--- START ---
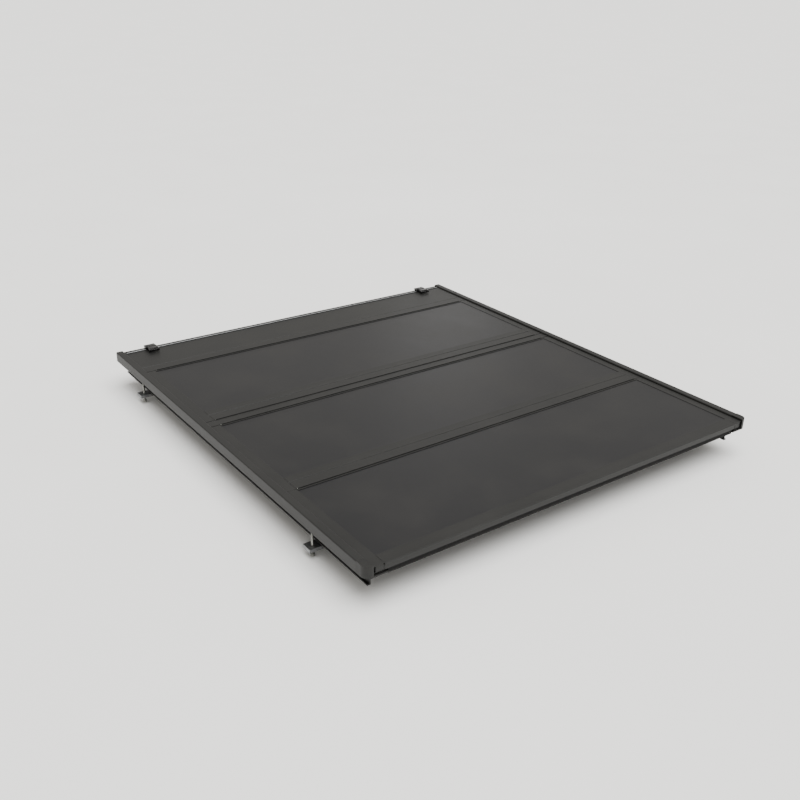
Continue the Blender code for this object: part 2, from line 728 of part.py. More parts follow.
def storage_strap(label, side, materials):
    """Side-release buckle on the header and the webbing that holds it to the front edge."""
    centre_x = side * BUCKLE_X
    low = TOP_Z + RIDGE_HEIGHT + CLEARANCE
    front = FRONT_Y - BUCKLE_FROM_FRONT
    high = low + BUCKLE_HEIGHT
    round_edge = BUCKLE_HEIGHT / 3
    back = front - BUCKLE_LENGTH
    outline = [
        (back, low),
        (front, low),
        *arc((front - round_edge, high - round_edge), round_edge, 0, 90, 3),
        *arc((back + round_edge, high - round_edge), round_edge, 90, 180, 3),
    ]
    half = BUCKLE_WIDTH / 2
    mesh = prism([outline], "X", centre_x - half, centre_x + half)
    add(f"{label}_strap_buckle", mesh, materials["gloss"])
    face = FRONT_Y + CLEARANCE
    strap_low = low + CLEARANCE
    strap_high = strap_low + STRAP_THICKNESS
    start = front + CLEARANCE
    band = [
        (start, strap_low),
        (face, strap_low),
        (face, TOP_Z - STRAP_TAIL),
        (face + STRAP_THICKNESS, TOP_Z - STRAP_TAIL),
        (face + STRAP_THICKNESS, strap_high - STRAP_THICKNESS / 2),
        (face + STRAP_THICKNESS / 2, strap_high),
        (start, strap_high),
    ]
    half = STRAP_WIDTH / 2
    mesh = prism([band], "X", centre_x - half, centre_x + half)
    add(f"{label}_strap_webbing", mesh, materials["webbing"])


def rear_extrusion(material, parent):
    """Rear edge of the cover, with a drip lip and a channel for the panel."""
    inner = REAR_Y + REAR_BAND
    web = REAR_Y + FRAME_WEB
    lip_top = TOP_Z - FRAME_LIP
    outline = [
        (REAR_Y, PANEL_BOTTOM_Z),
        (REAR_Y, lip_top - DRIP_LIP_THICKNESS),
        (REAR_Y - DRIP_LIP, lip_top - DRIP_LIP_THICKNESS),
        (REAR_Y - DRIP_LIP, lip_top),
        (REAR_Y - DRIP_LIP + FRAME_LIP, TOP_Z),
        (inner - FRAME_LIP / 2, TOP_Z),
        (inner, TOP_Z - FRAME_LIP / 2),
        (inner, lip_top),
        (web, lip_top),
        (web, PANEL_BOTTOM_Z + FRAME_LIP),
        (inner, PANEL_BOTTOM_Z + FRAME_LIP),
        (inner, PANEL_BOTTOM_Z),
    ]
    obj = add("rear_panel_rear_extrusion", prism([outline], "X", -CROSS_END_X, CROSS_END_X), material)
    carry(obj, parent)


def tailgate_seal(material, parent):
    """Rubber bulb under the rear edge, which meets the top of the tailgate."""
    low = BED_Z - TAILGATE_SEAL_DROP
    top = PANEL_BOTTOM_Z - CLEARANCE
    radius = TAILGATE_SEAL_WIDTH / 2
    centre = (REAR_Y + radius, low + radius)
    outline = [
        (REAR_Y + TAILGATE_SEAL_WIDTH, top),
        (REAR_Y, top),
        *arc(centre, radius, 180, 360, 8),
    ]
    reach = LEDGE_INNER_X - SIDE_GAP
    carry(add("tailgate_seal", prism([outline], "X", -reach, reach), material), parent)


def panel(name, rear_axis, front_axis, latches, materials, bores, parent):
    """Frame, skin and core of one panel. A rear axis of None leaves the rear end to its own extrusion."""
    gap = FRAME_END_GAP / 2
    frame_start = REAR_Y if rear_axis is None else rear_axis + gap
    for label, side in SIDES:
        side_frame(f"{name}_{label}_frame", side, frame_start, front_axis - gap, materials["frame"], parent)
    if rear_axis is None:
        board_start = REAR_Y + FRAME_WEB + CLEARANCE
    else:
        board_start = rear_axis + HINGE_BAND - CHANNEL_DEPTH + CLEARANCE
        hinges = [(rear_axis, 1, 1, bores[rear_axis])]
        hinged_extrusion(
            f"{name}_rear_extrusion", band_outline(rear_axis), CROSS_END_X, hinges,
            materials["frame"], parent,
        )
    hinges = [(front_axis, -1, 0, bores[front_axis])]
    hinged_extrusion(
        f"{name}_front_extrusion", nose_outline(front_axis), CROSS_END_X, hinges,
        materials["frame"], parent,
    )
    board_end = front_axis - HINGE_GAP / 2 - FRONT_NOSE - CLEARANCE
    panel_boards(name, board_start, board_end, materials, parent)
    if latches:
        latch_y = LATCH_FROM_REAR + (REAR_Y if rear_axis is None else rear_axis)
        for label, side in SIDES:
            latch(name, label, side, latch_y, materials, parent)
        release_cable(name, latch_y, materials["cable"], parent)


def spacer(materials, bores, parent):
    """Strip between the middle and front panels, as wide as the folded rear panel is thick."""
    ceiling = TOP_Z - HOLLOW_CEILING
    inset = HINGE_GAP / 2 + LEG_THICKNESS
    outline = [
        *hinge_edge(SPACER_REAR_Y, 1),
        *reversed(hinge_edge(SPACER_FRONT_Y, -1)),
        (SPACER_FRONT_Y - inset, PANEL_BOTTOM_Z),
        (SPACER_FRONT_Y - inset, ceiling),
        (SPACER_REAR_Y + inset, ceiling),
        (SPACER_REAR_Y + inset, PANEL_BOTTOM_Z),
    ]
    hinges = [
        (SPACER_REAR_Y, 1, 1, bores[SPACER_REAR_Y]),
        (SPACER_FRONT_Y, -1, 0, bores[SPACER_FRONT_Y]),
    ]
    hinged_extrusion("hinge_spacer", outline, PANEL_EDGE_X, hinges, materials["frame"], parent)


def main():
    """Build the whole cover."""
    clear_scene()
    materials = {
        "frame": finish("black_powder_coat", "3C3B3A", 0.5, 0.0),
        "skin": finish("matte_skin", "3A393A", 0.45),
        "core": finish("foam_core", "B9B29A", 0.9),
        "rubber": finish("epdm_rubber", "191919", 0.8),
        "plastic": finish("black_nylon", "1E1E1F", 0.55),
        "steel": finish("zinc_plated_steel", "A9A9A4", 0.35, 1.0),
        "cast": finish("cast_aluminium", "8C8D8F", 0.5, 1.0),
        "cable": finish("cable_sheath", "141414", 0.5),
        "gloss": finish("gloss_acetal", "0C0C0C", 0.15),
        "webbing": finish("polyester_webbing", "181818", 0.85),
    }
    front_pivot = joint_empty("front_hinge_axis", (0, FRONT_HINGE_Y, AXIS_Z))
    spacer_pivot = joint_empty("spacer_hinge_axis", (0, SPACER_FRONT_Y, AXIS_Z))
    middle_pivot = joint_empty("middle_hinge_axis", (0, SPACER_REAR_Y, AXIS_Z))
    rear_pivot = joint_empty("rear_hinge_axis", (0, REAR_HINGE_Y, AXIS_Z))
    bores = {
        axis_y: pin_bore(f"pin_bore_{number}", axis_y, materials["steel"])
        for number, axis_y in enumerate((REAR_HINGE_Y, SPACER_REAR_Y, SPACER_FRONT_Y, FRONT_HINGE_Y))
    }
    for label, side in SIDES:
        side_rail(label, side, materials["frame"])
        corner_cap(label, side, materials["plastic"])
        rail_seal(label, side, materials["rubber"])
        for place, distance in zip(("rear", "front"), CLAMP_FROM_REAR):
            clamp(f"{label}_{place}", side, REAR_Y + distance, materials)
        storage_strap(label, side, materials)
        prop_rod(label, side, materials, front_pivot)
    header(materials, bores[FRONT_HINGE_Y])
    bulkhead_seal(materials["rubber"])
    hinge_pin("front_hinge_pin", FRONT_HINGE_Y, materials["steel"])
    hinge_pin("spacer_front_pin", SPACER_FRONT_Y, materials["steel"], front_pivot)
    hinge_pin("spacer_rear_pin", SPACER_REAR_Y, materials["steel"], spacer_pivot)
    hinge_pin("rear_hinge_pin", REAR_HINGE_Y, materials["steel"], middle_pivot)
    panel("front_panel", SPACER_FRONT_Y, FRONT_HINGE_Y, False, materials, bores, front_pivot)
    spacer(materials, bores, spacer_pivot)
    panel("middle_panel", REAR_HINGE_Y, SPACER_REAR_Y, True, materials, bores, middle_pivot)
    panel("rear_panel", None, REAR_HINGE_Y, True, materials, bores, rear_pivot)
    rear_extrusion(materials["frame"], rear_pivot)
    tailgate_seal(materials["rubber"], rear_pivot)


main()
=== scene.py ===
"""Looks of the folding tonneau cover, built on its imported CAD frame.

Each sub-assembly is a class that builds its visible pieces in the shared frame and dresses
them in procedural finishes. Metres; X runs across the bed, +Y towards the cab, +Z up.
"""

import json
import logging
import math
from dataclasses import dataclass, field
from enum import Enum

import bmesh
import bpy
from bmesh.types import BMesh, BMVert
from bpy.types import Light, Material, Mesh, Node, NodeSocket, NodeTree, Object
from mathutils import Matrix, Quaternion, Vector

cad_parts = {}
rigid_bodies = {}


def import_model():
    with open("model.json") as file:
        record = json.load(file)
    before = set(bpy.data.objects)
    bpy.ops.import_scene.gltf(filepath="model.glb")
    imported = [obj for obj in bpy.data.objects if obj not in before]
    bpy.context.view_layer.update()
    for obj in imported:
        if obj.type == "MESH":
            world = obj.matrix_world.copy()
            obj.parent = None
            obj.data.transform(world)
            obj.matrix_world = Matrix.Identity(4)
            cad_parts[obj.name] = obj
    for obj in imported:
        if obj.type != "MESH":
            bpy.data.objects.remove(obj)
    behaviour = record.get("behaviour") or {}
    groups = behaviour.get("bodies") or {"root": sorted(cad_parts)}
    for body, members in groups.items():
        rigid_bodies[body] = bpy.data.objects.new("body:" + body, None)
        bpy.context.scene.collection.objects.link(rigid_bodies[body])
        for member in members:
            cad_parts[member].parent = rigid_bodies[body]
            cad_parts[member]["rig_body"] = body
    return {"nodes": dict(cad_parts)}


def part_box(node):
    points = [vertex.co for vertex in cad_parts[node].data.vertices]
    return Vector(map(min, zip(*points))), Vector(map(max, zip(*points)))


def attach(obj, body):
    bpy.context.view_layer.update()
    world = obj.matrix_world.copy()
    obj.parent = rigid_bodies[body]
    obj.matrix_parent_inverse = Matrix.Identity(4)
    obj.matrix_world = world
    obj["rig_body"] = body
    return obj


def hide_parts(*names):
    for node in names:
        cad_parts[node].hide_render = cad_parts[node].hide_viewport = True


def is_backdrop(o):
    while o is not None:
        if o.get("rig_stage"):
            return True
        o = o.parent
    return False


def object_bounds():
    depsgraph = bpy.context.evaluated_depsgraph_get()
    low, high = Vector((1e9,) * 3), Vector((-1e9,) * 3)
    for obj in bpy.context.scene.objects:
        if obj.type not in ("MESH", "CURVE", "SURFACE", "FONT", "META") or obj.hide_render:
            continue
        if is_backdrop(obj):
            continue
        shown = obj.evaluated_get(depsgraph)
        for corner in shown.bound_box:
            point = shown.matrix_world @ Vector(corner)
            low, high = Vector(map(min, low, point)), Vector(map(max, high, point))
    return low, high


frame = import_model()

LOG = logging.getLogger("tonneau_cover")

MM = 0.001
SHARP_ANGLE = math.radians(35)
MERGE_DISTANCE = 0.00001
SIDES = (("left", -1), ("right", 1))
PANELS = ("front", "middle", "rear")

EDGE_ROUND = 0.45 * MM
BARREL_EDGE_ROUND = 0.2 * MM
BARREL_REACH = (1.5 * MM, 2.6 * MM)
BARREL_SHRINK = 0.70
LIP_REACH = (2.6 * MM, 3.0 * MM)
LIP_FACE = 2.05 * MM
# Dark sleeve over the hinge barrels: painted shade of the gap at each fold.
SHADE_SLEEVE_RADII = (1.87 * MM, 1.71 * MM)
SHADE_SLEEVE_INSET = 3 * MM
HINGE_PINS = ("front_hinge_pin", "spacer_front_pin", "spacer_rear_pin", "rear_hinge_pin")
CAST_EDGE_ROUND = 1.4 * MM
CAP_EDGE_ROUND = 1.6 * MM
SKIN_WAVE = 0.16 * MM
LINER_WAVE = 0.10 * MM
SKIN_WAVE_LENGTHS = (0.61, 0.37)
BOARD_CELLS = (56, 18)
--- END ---
- OBJECTIVE -
Give again the lines from the one with "points = [vertex.co" to the one with "obj.matrix_parent_inverse = Matrix.Identity(4)", both lines included, exactly and with no other line.

- ANSWER FOR THIS EXERCISE -
    points = [vertex.co for vertex in cad_parts[node].data.vertices]
    return Vector(map(min, zip(*points))), Vector(map(max, zip(*points)))


def attach(obj, body):
    bpy.context.view_layer.update()
    world = obj.matrix_world.copy()
    obj.parent = rigid_bodies[body]
    obj.matrix_parent_inverse = Matrix.Identity(4)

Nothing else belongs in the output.